Because when he’s alone, he cannot say those things that he has been made to say.
I respect him, he is my father. He was my PM, I respect the elderly.
Was there a fallout between him and Thabane?
No, there wasn’t (a fallout with Thabane), not even on a single day.
You know, whenever I was in his office, he would say to me, “General, I am so lucky to have a general like you. Fortunately I served almost every government that Lesotho has ever had, from the English, Dr Leabua Jonathan who was scared of the Lesotho Liberation Army (LLA), so he was not that comfortable.
“Then it was Major General Metsing Lekhanya, who somewhere somehow got disturbed by his own army.
“Then it was Ramaema and then Dr Mokhehle and later Dr Pakalitha Mosisili.
“He was also disturbed by terrorists since 2007 up until he was nearly killed at his home in 2009.
“But as for me, Motsoahae Thabane, I’m very comfortable to have a commander like you.”
He was always giving me a hundred-percent plus.

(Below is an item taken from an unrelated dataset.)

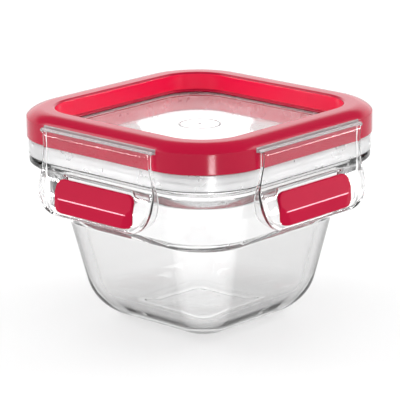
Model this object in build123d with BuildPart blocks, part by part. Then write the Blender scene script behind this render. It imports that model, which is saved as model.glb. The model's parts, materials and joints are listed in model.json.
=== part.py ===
"""Square glass food box with a clip-down lid.

A tapered glass bowl, a clear lid with a red soft frame and a seal, and four clear clips with
red grips that fold out on film hinges. Millimetres, +Z up, origin under the middle of the base.
"""
import os
from math import cos, radians, sin, tan

from build123d import *

# ---- glass bowl: half width, corner radius and height of each ring of the outside
FOOT_HALF = 17.6  # flat foot that the bowl stands on
FOOT_RECESS_HALF = 14.8
FOOT_RECESS = 0.5
HEEL_HALF = 15.3  # where the big round from the foot up into the wall is level
HEEL_CORNER = 3.0
HEEL_RADIUS = 17.5
CORNER_GROWTH = 0.6  # corner radius gained per mm of half width
WALL_TILT = 12.7  # degrees off vertical
WALL_TOP = 36.2  # height where the wall meets the shoulder
SHOULDER_TOP = 40.6
COLLAR_HALF = 43.0
COLLAR_CORNER = 18.8
COLLAR_TOP = 53.0
COLLAR_FLARE = 0.3
BEAD_HALF = 48.4  # the widest ring, which the clips hook under
BEAD_CORNER = 20.9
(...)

Why does he think Thabane fears him?
My Honourable Commissioner, this kind of question (on why Thabane feared him so much) is very difficult.
But I can tell you that the media here is very polarised.
They report things that are not factual. I don’t know why the former PM has to be scared of me like that, when we have never fallen-out.
The former PM himself does not fear me. There are people around him who fear me because they know what they have done.
So they have just made him a face: an international face that they present to the outside world, that the former PM is being persecuted by Kamoli.
The old man, with due respect, doesn’t have that.
He’s being told what to say by people who use him as their international face.